Section 2.18 Appointment of Service Provider. Operator may appoint an unrelated third party, who is appropriately qualified, licensed, and financially responsible, to operate and maintain the Facilities throughout the Term (a “Service Provider”). Operator shall submit such appointment of any Service Provider to Owner for its prior written approval, which approval shall not be unreasonably withheld or delayed, and if applicable, to PJM and/or DPL. No such appointment nor the approval thereof by Owner, however, shall relieve Operator of any liability, obligation, or responsibility resulting from a breach of this Agreement.

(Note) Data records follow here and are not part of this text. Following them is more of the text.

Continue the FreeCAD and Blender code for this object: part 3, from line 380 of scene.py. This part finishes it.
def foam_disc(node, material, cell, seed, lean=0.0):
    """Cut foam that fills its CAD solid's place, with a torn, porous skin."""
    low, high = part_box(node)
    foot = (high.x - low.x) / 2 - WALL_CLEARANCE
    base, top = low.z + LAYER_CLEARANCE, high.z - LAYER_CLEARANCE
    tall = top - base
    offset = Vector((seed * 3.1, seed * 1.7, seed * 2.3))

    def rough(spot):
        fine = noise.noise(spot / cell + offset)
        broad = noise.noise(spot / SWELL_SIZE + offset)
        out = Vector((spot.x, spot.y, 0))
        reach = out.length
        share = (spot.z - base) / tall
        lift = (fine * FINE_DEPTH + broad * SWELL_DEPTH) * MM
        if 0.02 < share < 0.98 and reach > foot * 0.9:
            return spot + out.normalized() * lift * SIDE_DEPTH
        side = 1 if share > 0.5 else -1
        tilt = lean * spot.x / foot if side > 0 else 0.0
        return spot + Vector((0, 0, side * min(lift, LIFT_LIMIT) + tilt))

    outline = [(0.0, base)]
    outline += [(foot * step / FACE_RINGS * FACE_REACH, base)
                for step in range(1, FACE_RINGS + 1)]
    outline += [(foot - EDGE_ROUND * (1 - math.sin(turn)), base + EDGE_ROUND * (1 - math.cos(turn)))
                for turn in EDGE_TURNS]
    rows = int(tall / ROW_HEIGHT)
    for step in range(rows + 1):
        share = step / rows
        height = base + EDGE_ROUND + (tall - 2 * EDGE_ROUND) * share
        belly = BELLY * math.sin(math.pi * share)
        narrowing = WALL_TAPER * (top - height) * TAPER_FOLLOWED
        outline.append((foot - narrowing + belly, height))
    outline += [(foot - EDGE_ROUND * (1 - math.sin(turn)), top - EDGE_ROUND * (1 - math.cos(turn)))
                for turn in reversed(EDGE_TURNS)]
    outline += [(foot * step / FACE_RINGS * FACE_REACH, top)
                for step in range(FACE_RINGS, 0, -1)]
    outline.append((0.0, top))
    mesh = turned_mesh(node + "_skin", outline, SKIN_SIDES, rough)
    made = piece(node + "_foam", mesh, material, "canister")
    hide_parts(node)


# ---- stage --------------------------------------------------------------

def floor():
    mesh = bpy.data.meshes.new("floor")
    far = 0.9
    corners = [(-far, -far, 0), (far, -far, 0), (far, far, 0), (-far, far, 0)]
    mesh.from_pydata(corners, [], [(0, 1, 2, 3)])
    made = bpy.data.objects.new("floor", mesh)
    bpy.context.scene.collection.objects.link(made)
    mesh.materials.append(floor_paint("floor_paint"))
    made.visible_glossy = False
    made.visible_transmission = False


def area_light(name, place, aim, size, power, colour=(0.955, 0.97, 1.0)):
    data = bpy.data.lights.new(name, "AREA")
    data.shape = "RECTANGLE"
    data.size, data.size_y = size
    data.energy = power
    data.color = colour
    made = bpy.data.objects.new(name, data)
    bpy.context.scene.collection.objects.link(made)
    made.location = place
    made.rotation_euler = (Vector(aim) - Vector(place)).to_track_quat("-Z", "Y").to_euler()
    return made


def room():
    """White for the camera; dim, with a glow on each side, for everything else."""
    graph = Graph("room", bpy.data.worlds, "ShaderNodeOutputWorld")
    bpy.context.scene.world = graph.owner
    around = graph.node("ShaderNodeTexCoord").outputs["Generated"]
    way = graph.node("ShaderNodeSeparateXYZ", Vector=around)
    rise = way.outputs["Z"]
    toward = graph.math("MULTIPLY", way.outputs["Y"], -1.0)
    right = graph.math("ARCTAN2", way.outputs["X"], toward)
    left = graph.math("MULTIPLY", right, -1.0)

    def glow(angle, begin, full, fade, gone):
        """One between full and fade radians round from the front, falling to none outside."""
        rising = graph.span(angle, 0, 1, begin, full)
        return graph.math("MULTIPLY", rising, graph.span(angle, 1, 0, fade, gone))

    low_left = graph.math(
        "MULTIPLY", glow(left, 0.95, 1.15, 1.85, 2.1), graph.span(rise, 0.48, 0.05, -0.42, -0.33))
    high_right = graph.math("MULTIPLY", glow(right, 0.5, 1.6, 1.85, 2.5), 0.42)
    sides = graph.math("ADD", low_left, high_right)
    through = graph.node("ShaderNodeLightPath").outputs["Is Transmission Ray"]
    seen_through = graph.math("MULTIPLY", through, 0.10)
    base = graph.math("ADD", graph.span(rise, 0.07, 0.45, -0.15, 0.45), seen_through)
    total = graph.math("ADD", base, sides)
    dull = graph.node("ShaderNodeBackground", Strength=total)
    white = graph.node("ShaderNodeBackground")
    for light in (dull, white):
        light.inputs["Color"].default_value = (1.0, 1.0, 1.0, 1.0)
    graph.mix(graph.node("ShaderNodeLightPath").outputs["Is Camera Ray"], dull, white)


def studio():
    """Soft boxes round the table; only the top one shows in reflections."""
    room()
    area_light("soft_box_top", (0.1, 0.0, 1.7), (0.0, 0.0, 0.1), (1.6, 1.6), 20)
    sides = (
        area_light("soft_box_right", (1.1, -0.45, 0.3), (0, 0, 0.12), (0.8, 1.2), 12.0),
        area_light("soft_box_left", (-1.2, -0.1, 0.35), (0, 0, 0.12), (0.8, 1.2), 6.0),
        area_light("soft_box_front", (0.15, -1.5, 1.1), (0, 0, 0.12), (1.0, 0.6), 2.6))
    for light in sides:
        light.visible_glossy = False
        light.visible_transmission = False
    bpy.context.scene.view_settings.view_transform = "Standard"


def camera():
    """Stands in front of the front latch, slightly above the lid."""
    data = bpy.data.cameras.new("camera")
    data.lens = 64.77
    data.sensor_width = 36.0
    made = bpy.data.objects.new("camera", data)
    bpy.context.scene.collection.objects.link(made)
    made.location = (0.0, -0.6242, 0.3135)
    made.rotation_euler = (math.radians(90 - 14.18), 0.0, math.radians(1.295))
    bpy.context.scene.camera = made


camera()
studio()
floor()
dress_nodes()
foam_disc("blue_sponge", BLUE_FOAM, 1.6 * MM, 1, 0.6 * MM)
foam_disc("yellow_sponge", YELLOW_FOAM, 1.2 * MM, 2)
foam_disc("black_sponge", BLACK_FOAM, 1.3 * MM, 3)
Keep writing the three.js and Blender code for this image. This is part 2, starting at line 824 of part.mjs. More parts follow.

Section 2.19 Operating Budget. Operator shall operate and maintain the Portfolio, or cause the Portfolio to be operated and maintained, within amounts for (a) any Operating Budget Category (as defined in the Credit Documents) that is applicable to the Facility Services not to exceed 110% (on a year-to-date basis) and (b) for all Operating Budget Categories (or such Operating Budget Categories applicable to the Facility Services) not to exceed 105% (on a year- to-date basis), in each case of the amounts budgeted therefor as set forth in the then-current Annual Operating Budget (as defined in the Credit Documents).
ARTICLE 3
TERM
Section 3.1 Term. The term of this Agreement (the “Term”) (a) shall commence on the first day of the Warranty Period for the first Bloom System to achieve Commencement of Operation and (b) shall, unless terminated earlier under Section 4.1 of this Agreement or unless extended by mutual agreement of the Parties, terminate on the date that is the last day of the Warranty Period for the last Bloom System to achieve Commencement of Operation.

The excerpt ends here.